No siempre cualquier tiempo pasado fue mejor, pero reconozco que tengo idealizadas mis Navidades de infancia. Para mí fueron las más felices y auténticas. Cada año las evoco con una mirada nostálgica en un intento de revivirlas y dotarlas de sentido. Apenas había ausencias de las que se acumulan con el paso de los años. La experiencia te revela que era precisamente ahí donde radicaba su verdadera magia.
El haber tenido una niñez bonita contribuye a romantizar mis recuerdos. En cualquier caso, tengo claro que el secreto de una Navidad entrañable es una familia unida. Sin renegar de los excesos paganos, supongo que cualquiera prefiere presencias a banquetes o regalos.
Rememoro la felicidad y la gratitud de la humilde familia de Bob Chatchit en “Canción de Navidad”, en la que la brillante pluma de Dickens (inspirado por Washington Irving) popularizó las tradiciones victorianas que exaltaban valores altruistas y el ánimo de celebración. Empiezo por preguntarme qué cosa es, de todo cuanto había en el árbol de Navidad de nuestras Navidades infantiles, aquella de que mejor nos acordamos, y que nos sirvió para encaramarnos a la vida real, escribió en uno de sus cuentos navideños.

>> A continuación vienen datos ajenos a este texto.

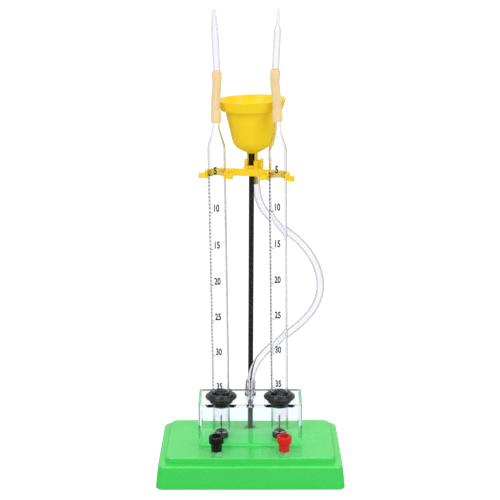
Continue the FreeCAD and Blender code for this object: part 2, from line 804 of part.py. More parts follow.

O esas “Mujercitas”, asumiendo estoicamente las penurias inherentes a los tiempos de guerra, donando su desayuno navideño a una familia de inmigrantes. Historias en las que la bondad y los vínculos familiares se imponen al consumismo y los ágapes pantagruélicos. Como en la atemporal fábula “Qué bello es vivir”, en la que la vida (o el cielo) premia a las buenas personas.
También sátiras castizas que remueven conciencias como “Plácido” de Berlanga, tocándote la fibra con la falsa caridad de la iniciativa “Siente a un pobre a su mesa”.
Mis Navidades estaban marcadas por las vacaciones escolares. En un colegio de monjas, el Adviento constituía toda una liturgia. Montando el Belén, ensayando villancicos para la función navideña y donando alimentos no perecederos en la llamada “operación kilo”.
Las calles irradiaban Navidad. Menos iluminadas y decoradas que ahora, pero repletas de elementos festivos. Vendían abetos en la Plaza de Mariana Pineda, zambombas y panderetas bajo los soportales de la Calle Ganivet, e incluso pavos vivos en la Plaza de la Trinidad.
El día 1 de Diciembre, San Eloy, celebrábamos el santo de mi abuelo y mi abuela nos deleitaba con los primeros mantecados de la temporada. Escribía la carta a los Reyes Magos semanas antes. Siendo honesta y comedida, porque había muchos niños en el mundo y la avaricia rompe el saco. Papá Noel no existía en el imaginario colectivo ni formaba parte de nuestra Navidad. Únicamente recibíamos regalos el día de Reyes, ajenos al tsunami de compras compulsivas que nos arrastra desde hace décadas.
El pistoletazo de salida era la llegada de mis primos de Madrid, para nosotros lo mejor de la Navidad. Tras la cena de Nochebuena íbamos a la Misa del Gallo sin rechistar, pues salir a esas horas constituía una licencia excepcional. Después cantábamos villancicos y comíamos turrón hasta que nos vencía el sueño.
Aunque suene a tópico, compartir esos momentos con tus seres queridos es lo que los hace especiales. Y constato cada año que las mujeres siguen siendo el alma de las reuniones y preparativos. Las reinas magas que decoran, compran, cocinan... haciendo posible el milagro navideño.
No diré que la Navidad ha perdido su esencia, porque cada cual la vive a su manera. Pero pienso en la que vivieron mis padres y mis abuelos de niños, más austeras y acordes con la tradición cristiana que las origina. Entorno a la chimenea o el brasero, en la intimidad del hogar. Con zambombas y botellas de anís, alegría e ilusión a raudales. Y me gustaría rescatar esa cita de Manuel Alcántara: Corrían muy malos tiempos, pero vistos a distancia quizás fueran los más nuestros.